Although not on purpose. The movie had one Allied soldier mistaking the sound of a Mauser k98 bolt being thrown as that of a clicker responding with two clicks to his challenge of one.

Hmm, a real-life example of a shibboleth, then?

Thunder/Flash is the only example I’ve comes across that is supposed to have been actually used.

In terms of fictional examples, I’ve an idea it’s used in Blackhawk down, and the new Deus Ex game has an encounter with a conspiracy buff who insists on using one.

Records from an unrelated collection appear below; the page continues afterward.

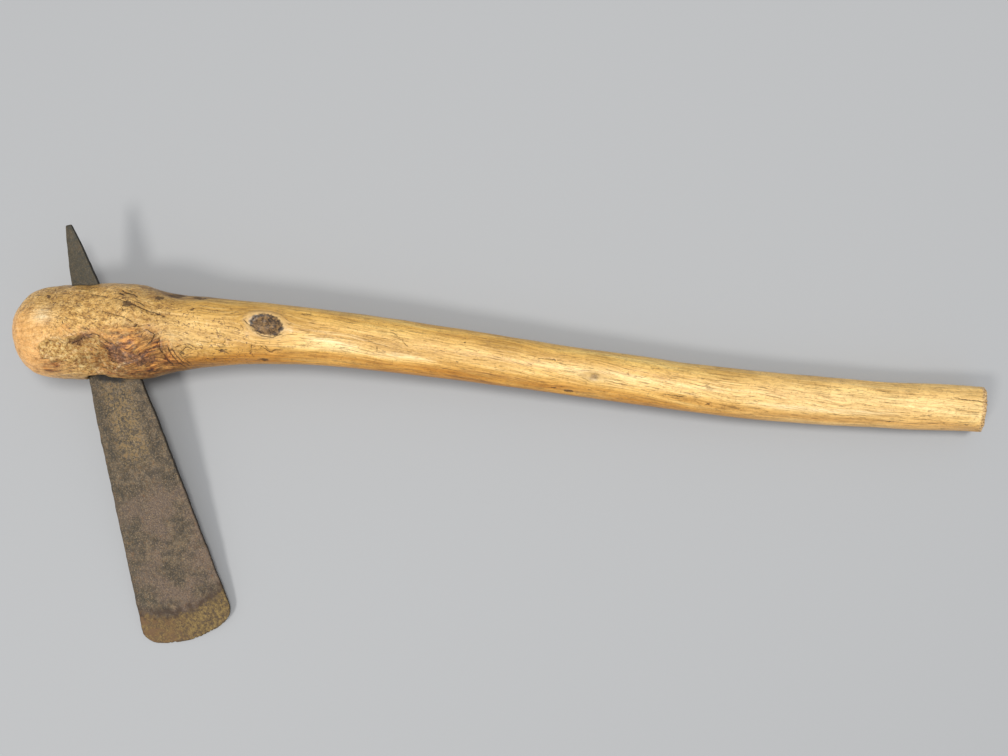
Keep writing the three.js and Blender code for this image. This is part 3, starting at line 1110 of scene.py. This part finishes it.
def squiggles(g, place, scale, width, cover):
    """Short dark curved strokes: pieces of a noise's contour line, kept where another noise is high."""
    line = g.math("ABSOLUTE", g.math("SUBTRACT", g.noise(place, scale, 2.0, 0.5), 0.5))
    kept = g.between(g.noise(place, 0.33, 2.0, 0.5), cover, cover + 0.10)
    return g.times(g.between(line, width * 0.3, width, 1.0, 0.0), kept)


def wood_material():
    """Honey-coloured, hand-polished wood with open grain, stains, cracks and knots."""
    g = Graph("haft_wood")
    grain = g.attribute("grain")
    plan = g.attribute("plan")
    masks = ("upper", "purple", "rusty", "hollow", "recess_shade", "zone", "slot_shade_and_edge_stain", "neck", "nose", "knob")
    upper, purple, rusty, hollow, recess_shade, zone, slot_shade_and_edge_stain, neck, nose, knob = map(g.number, masks)
    bands = g.noise(grain, (0.010, 0.13, 0.13), 4.0, 0.55)
    streaks = g.noise(grain, (0.024, 0.75, 0.75), 5.0, 0.62)
    fibres = g.noise(grain, (0.060, 1.7, 1.7), 4.0, 0.68)
    dashes = g.noise(grain, (0.070, 1.9, 1.9), 3.0, 0.55)
    fine_dashes = g.noise(grain, (0.16, 2.0, 2.0), 2.0, 0.5)
    cloud = g.noise(plan, 0.040, 4.0, 0.6)
    mottle = g.noise(plan, 0.20, 5.0, 0.70)
    grit = g.noise(plan, 0.95, 4.0, 0.75)
    calm = g.between(knob, 0.0, 1.0, 1.0, 0.50)

    # Honey along the grip and tan on the knob, under broad stains.
    honey = g.ramp(
        bands, (0.34, 204, 160, 84), (0.44, 228, 184, 106), (0.54, 240, 200, 124), (0.66, 252, 222, 156)
    )
    tan = g.ramp(
        mottle, (0.36, 156, 112, 50), (0.45, 200, 154, 80), (0.54, 220, 176, 100), (0.64, 242, 202, 130)
    )
    g.colour = g.mix(g.times(knob, 0.88), honey, tan)
    blotch = g.ragged(g.number("olive_top"), g.noise(plan, (0.16, 0.30, 0.30), 5.0, 0.70), 2.4)
    g.paint(g.times(blotch, 0.42), 154, 114, 46)
    warm = g.ragged(g.number("orange"), mottle, 2.0)
    g.paint(g.times(warm, 0.55), 206, 138, 64)
    g.paint(g.times(nose, g.between(mottle, 0.3, 0.6, 0.6, 0.9)), 230, 170, 100)
    g.paint(g.times(g.number("pale"), 0.45), 255, 220, 156)
    olive = g.times(g.between(cloud, 0.45, 0.58), g.between(streaks, 0.35, 0.6, 1.0, 0.45))
    top_side = g.between(zone, 0.55, 0.85, 0.28, 0.48)
    g.paint(g.times(olive, top_side), 172, 134, 60)
    g.paint(g.times(neck, g.between(mottle, 0.40, 0.58, 0.3, 0.8)), 198, 157, 82)

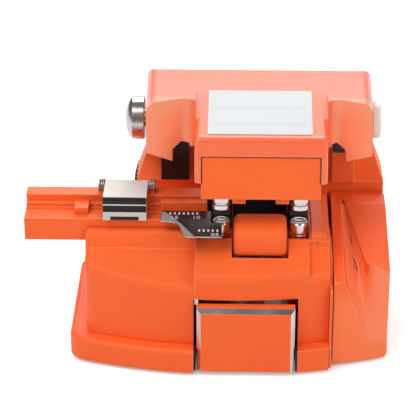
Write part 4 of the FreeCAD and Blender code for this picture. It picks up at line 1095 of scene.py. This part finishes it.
@dataclass
class HingeKnobs:
    """The domed collar on the left end of the shaft and the seamed cap on its right end."""

    sides: int = 64
    socket_bands: int = 2
    collar: tuple[Pair, ...] = (
        (0.0, 26.55), (4.7, 26.55), (4.92, 26.75), (4.92, 29.3), (4.75, 29.55), (4.2, 30.1), (3.4, 30.5),
        (2.4, 30.8), (1.3, 31.0), (0.75, 31.06), (0.6, 30.75), (0.0, 30.75),
    )
    cap: tuple[Pair, ...] = (
        (0.0, 25.62), (4.15, 25.62), (4.24, 25.7), (4.24, 26.0), (4.14, 26.08), (4.24, 26.16),
        (4.24, 27.15), (4.15, 27.33), (3.95, 27.44), (3.6, 27.48), (0.0, 27.48),
    )

    def build(self, paints: Paintbox) -> list[Piece]:
        """Turn both ends, the collar with a socket in its middle in painted shade.

        Args:
            paints: the finishes.

        Returns:
            Both ends.
        """
        made = []
        for node, outline, side, coats, dark in (
            ("hinge_collar", self.collar, -1.0, (Coat.NICKEL, Coat.SHADED), self.socket_bands),
            ("hinge_cap", self.cap, 1.0, (Coat.PEARL,), 0),
        ):
            work = bmesh.new()
            zones = [0] * (len(outline) - 1 - dark) + [1] * dark
            lathe(work, outline, ON_LID @ Matrix.Rotation(side * math.pi / 2, 4, "Y"), zones, self.sides)
            turned = put_solid(f"turned_{node}", work, *(paints.take(coat) for coat in coats))
            piece = smooth(turned, 30.0)
            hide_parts(node)
            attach(piece, "lid")
            made.append(piece)
        return made


@dataclass
class ClampSheet:
    """The bent clamp plate: pale top, grooved bend in painted shade with one pale step, light band and
    slotted foot.

    In its lists, the third number is 1 where the side that follows is painted in shade.
    """

    left: float = -34.8
    right: float = -25.2
    top: float = 36.4
    front: float = -12.1
    heel: tuple[tuple[float, float, int], ...] = (
        (-2.85, 35.2, 0), (-3.1, 35.95, 0), (-3.6, 36.32, 0), (-4.2, 36.4, 0),
    )
    bend_reach: Pair = (1.38, 3.2)
    bend_steps: int = 15
    groove: float = 0.12
    light_step: int = 9
    underside: tuple[tuple[float, float, int], ...] = (
        (-13.5, 33.05, 0), (-13.5, 32.2, 0), (-13.3, 32.1, 1), (-13.3, 31.25, 1), (-12.6, 31.25, 1),
        (-12.6, 32.0, 1), (-11.4, 32.0, 1), (-11.75, 35.5, 1), (-5.2, 35.5, 1), (-4.6, 34.3, 1),
        (-3.6, 34.1, 0),
    )
    toes: tuple[Pair, ...] = ((-34.8, -33.2), (-26.9, -25.2))
    toe_low: Pair = (-13.5, 31.25)
    toe_high: Pair = (-13.28, 32.15)

    def bend(self) -> list[tuple[float, float, int]]:
        """Return the grooved bend, from the top's front edge down to the foot."""
        spots = []
        for step in range(1, self.bend_steps + 1):
            inset = self.groove if step % 2 else 0.0
            angle = math.radians(90.0 * step / self.bend_steps)
            spots.append((self.front - (self.bend_reach[0] - inset) * math.sin(angle),
                          self.top - inset - (self.bend_reach[1] - inset) * (1.0 - math.cos(angle)),
                          0 if step in (self.light_step, self.bend_steps) else 1))
        return spots

    def build(self, paints: Paintbox) -> Piece:
        """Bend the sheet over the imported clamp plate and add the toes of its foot.

        Args:
            paints: the finishes.

        Returns:
            The sheet.
        """
        spots = [*self.heel, (self.front, self.top, 0), *self.bend(), *self.underside]
        outline = [metres(self.left, y, z) for y, z, _ in spots]
        zones = [zone for _, _, zone in spots]
        work = bmesh.new()
        add_prism(work, outline, Vector(((self.right - self.left) * MM, 0.0, 0.0)), zones)
        for left, right in self.toes:
            add_block(work, metres(left, *self.toe_low), metres(right, *self.toe_high))
        piece = put_solid("clamp_sheet", work, paints.take(Coat.CREAM), paints.take(Coat.SHADED))
        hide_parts("clamp_plate")
        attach(piece, "clamp")
        return piece


# ---------------------------------------------------------------- thumbwheel, bin and small fittings


@dataclass
class Thumbwheel:
    """The ribbed black thumbwheel behind the left side."""

    ribs: int = 60
    rib_steps: int = 4
    tip: float = 10.6
    root: float = 10.05
    hub: float = 7.4
    back: float = 26.28
    front: float = 22.34
    chamfer: float = 0.35
    sunk: float = 0.6

    def build(self, paints: Paintbox) -> Piece:
        """Cut the ribs round the wheel's rim and sink its rear face.

        Args:
            paints: the finishes.

        Returns:
            The wheel.
        """
        low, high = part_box("dial_wheel")
        middle = Vector(((low.x + high.x) / 2, 0.0, (low.z + high.z) / 2))
        count = self.ribs * self.rib_steps
        angles = [2.0 * math.pi * step / count for step in range(count)]
        rim = [self.tip if step % self.rib_steps < 2 else self.root for step in range(count)]
        chamfered = [radius - self.chamfer for radius in rim]
        face = [self.hub] * count
        work = bmesh.new()
        rings = []
        for radii, depth in (
            (face, self.front), (chamfered, self.front), (rim, self.front + self.chamfer),
            (rim, self.back - self.chamfer), (chamfered, self.back), (face, self.back - self.sunk),
        ):
            spots = [metres(radius * math.cos(angle), depth, radius * math.sin(angle))
                     for radius, angle in zip(radii, angles)]
            rings.append([work.verts.new(middle + Vector(spot)) for spot in spots])
        for first, second in zip(rings, rings[1:]):
            bridge(work, first, second)
        work.faces.new(rings[0])
        work.faces.new(rings[-1])
        wheel = put_solid("thumbwheel", work, paints.take(Coat.BLACK))
        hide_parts("dial_wheel")
        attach(wheel, "dial")
        return wheel


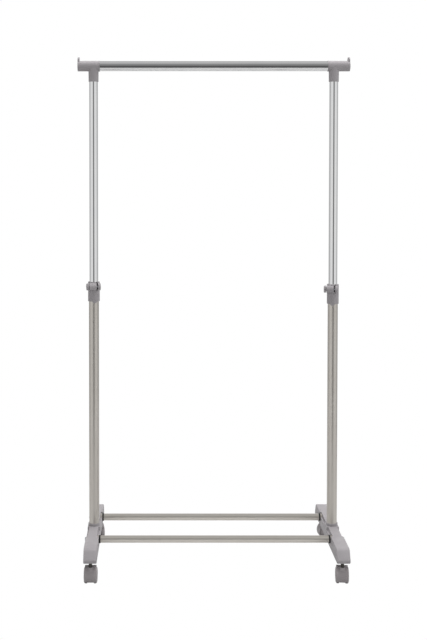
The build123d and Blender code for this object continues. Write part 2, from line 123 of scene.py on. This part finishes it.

How the Howard Families identify each other in the Robert Heinlein stories involing the character Lazarus Long. Sign, countersign, response.

Life is short.
But the years are long.
Not while the evil days come not.

From Lost:

(Usually preceded by “Are you Him?”)
“What did one snowman say to another?”
“Smells like carrots”

In LOST, Desmond being on constant duty, entering the “numbers” every 108 minutes for three years straight at the Dharma Swan Station asks John Locke, “Are you him?!”

Locke, confused, pretended he was (I can’t remember exactly what he said).

Relieved, Desmond then asks, “What did one snowman say to the other snowman?”

Locke, of course, didn’t know how to respond, revealing he’s not Desmond’s replacement.

The answer was, of course, “Do you smell carrots?”

ETA: GAH! Curse you jackdavinci!

There are quite a few, actually. This is one of the most famous:

Wow our neurons must be linked! You said it better though. Another one from Lost:

“What lies in the shadow of the statue?”
“Ille qui nos omnes servabit”, which is Latin for “He who will save us all”

Thanks to all for the responses; I think I’m sticking with thunder/flash since I basically don’t want to spend a lot of text (by which I mean any at all) explaining things or setting up a scene.

Incidentally, an example I thought of which I didn’t use because it’s not well enough known, but which is awesome, comes from Tim Powers’ The Anubis Gates; a conspiracy of 20th-century time travelers in Victorian London use the first three notes of “Yesterday,” whistled, as the sign and the next nine notes (“all my troubles seemed so far away”), also whistled, as the counter-sign.